2012 Ford Super Duty Introduction

The Ford Super Duty pickups offer a pair of superb engines and can tow bumper-pull trailers that weigh up to 17,500 pounds or 24,500 with a fifth-wheel setup. Their bold, handsome exteriors are backed up by cabs that are attractive, functional and comfortable. Lariat and King Ranch models are downright luxurious. The F-450 pickup that shares cab and wheel sizes with the F-250 and F-350 remains atop the towing ratings for pickups.

The Ford Super Duty got a major overhaul for 2011 with all-new diesel and gasoline engines, a new 6-speed automatic transmission, and new front styling. Changes for the 2012 model year are minor.

The 6.2-liter V8 gasoline engine that comes standard is rated at 385 hp in F-250 models and 316 hp on the majority of F-350 versions. Those ratings are similar to GM’s 6-liter and the Ram’s 5.7-liter Hemi.

The 6.7-liter Power Stroke turbodiesel V8 was bumped up mid-year 2011 to 400 horsepower and 800 lb-ft of torque, an update offered at no charge to early 6.7-liter buyers. Both engines come with a 6-speed automatic transmission; no manual is offered.

For 2012, the gas engine may be ordered with a CNG/propane prep option. Also, short-bed models (6.75-foot) offer a factory gooseneck hitch package previously reserved for long beds.

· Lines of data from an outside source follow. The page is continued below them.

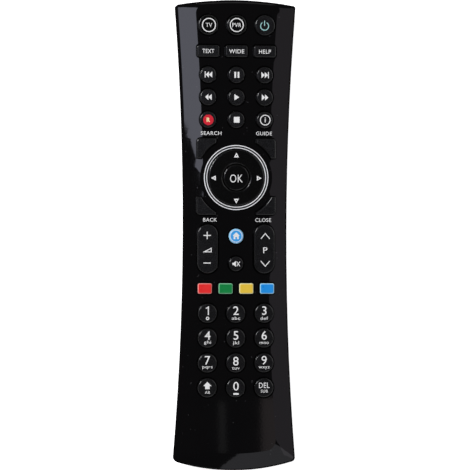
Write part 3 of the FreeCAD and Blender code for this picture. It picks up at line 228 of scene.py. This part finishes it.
def capPlastic(name, look):
    # Coloured key: a paler line along its bevel, painted light where the thin translucent edge lets light
    # through, and a black skirt
    shader = Shader(name, Specular_IOR_Level=capFinish["gloss"])
    cloud = shader.noise(capFinish["cloudScale"], 3.0)
    grain = shader.noise(capFinish["grainScale"], 2.0)
    height = shader.axis("Z")
    # The bevel's paler tone is painted light
    bevelLight = 1 - shader.step(height, capFinish["bevelLow"] * mm, capFinish["bevelHigh"] * mm)
    skirt = 1 - shader.step(height, look["skirt"] * mm, (look["skirt"] + capFinish["skirtBorder"]) * mm)
    face = shader.tint(cloud, linear(*look["colour"]), linear(*look["shade"]))
    bevelLitFace = shader.tint(bevelLight, face, linear(*look["rim"]))
    shader.feed(
        Base_Color=shader.tint(skirt, bevelLitFace, linear(*capFinish["skirtTone"])),
        Roughness=cloud * capFinish["spread"] + capFinish["roughness"],
        Normal=shader.bump(grain, capFinish["grainDepth"] * mm))
    return shader.material


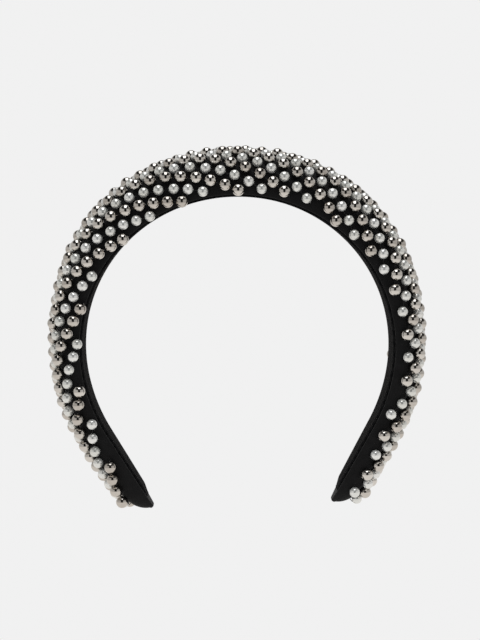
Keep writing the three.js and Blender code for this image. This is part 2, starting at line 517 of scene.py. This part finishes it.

There is nothing small about a Super Duty and even the shortest, plainest version represents three tons of mass. While the snout is mildly curved and aerodynamics have improved, the Super Duty is about as sleek as a concrete block, with in-your-face attitude and enough chrome to shave in front of it.

Super Duty trim ranges from basic commercial grade to luxurious Lariat and King Ranch models. Buyers can revel in heated-and-cooled Chaparral leather seats with driver memory, moonroof, a choice of two rearview cameras, SYNC voice-activated communications and entertainment, navigation, and remote start. The new diesel is quiet by heavy-duty truck standards.

Super Duty XL and XLT are designed for the cost/benefit analysis small businesses and independents use: a simple, fast trailer hookup, 4WD to get in/out of the job site, and a warm cab they can be blown clean with compressed air. For fleet and owner-operator buyers, Ford’s Work Solutions system provides facilities for GPS linking, computer access to your office (with cell signal), 110-volt power in-cab, and RFID tags for your tools so you never leave any on the job site. Crew Chief allows a dispatcher real-time truck location, speed, and fuel economy, potentially useful for the Friday-night parent as well.

As usual the top tow and payload ratings are up from mid-year 2011 models, often to numbers that require a commercial driver’s license. Best-in-class numbers for heavy-duty pickups sometimes change several times in a year, but they typically apply to just one model. The bottom line is that the Ford Super Duty, Ram 2500/3500, Chevrolet Silverado HD and GMC Sierra HD are all highly capable trucks and none of them has a clear capability advantage over the other.